== Objective ==
From the listing below, copy only the lines running from the line that contains "window_lens();" to the line that contains "for member in", both included.

== Data segment ==
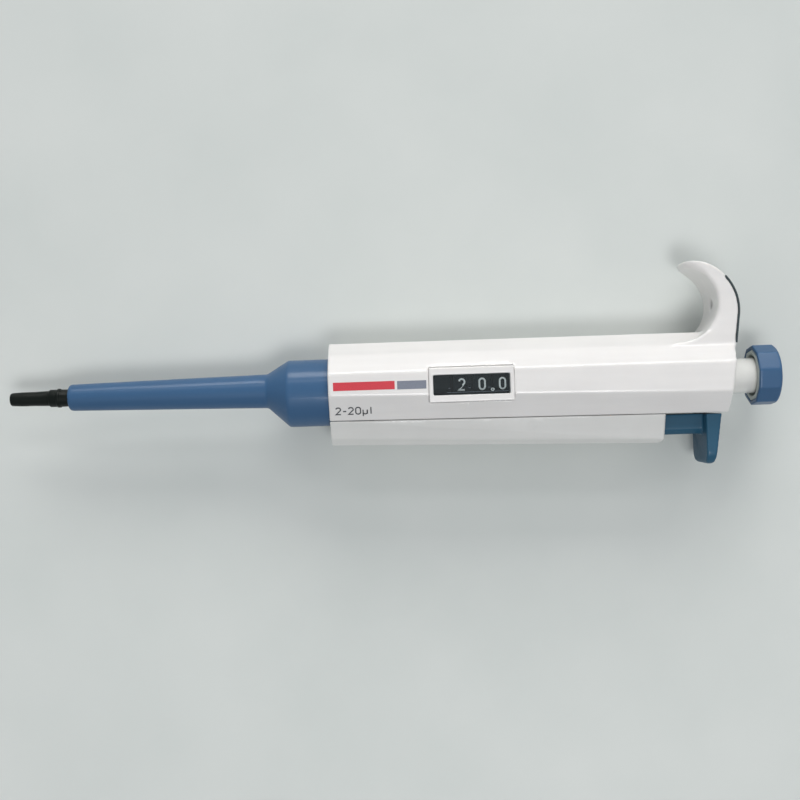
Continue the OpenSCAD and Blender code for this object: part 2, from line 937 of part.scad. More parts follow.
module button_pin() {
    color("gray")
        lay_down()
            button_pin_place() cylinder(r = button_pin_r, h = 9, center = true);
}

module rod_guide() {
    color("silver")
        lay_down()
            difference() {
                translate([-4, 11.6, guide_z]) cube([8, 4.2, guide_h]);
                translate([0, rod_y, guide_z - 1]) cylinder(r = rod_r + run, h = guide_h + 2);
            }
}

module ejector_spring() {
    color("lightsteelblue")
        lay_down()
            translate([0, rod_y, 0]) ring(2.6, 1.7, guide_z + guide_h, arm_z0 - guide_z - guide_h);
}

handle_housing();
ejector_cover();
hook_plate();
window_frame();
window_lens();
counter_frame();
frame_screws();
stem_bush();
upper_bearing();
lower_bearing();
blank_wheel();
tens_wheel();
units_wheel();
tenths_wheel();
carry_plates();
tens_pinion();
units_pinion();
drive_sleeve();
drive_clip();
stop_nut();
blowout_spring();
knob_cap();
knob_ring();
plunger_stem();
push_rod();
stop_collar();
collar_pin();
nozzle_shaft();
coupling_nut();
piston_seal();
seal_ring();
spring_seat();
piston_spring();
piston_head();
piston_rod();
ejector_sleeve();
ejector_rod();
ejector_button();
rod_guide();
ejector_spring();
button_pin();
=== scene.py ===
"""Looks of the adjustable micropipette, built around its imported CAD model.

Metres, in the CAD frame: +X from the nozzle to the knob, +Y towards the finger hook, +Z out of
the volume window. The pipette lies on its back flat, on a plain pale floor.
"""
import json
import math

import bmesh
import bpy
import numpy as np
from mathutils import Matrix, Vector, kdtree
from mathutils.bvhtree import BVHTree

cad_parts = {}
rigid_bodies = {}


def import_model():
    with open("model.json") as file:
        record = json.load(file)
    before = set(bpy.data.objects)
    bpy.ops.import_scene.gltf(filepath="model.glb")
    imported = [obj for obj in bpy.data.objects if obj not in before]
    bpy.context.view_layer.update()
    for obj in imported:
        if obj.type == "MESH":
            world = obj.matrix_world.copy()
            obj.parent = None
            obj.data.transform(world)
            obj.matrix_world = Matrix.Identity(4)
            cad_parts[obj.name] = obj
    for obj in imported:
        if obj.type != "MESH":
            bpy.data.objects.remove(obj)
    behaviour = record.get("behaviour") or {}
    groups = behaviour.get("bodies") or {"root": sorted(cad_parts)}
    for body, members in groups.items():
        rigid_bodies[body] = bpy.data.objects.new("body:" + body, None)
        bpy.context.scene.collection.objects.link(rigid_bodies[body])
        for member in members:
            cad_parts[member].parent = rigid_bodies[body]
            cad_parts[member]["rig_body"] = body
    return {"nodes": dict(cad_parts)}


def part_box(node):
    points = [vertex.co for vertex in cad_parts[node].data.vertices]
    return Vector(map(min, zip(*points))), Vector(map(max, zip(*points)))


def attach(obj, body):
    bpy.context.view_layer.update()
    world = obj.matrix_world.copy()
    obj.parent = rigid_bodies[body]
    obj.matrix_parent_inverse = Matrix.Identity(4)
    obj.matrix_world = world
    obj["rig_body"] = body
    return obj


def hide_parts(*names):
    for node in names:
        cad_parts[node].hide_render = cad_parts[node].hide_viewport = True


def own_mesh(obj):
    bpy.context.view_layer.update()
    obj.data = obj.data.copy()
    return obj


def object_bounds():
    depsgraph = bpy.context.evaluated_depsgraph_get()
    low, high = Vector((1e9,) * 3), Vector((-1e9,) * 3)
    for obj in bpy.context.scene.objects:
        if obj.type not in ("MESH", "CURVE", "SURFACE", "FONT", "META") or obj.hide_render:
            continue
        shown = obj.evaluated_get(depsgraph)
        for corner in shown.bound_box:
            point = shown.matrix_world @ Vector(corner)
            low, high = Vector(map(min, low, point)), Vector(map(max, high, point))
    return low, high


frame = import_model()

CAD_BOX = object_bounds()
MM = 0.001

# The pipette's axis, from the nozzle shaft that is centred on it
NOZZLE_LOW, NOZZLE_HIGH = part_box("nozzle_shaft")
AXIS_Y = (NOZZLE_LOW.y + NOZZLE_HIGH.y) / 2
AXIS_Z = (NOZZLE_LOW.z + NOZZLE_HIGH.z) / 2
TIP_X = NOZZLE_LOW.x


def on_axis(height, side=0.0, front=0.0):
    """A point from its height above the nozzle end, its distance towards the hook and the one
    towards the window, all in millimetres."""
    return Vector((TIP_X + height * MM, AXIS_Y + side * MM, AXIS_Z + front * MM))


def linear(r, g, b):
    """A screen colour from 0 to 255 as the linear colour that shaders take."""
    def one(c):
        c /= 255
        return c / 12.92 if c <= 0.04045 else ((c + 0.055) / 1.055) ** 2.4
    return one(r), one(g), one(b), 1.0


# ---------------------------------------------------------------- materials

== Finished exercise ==
window_lens();
counter_frame();
frame_screws();
stem_bush();
upper_bearing();
lower_bearing();
blank_wheel();
tens_wheel();
units_wheel();
tenths_wheel();
carry_plates();
tens_pinion();
units_pinion();
drive_sleeve();
drive_clip();
stop_nut();
blowout_spring();
knob_cap();
knob_ring();
plunger_stem();
push_rod();
stop_collar();
collar_pin();
nozzle_shaft();
coupling_nut();
piston_seal();
seal_ring();
spring_seat();
piston_spring();
piston_head();
piston_rod();
ejector_sleeve();
ejector_rod();
ejector_button();
rod_guide();
ejector_spring();
button_pin();
=== scene.py ===
"""Looks of the adjustable micropipette, built around its imported CAD model.

Metres, in the CAD frame: +X from the nozzle to the knob, +Y towards the finger hook, +Z out of
the volume window. The pipette lies on its back flat, on a plain pale floor.
"""
import json
import math

import bmesh
import bpy
import numpy as np
from mathutils import Matrix, Vector, kdtree
from mathutils.bvhtree import BVHTree

cad_parts = {}
rigid_bodies = {}


def import_model():
    with open("model.json") as file:
        record = json.load(file)
    before = set(bpy.data.objects)
    bpy.ops.import_scene.gltf(filepath="model.glb")
    imported = [obj for obj in bpy.data.objects if obj not in before]
    bpy.context.view_layer.update()
    for obj in imported:
        if obj.type == "MESH":
            world = obj.matrix_world.copy()
            obj.parent = None
            obj.data.transform(world)
            obj.matrix_world = Matrix.Identity(4)
            cad_parts[obj.name] = obj
    for obj in imported:
        if obj.type != "MESH":
            bpy.data.objects.remove(obj)
    behaviour = record.get("behaviour") or {}
    groups = behaviour.get("bodies") or {"root": sorted(cad_parts)}
    for body, members in groups.items():
        rigid_bodies[body] = bpy.data.objects.new("body:" + body, None)
        bpy.context.scene.collection.objects.link(rigid_bodies[body])
        for member in members:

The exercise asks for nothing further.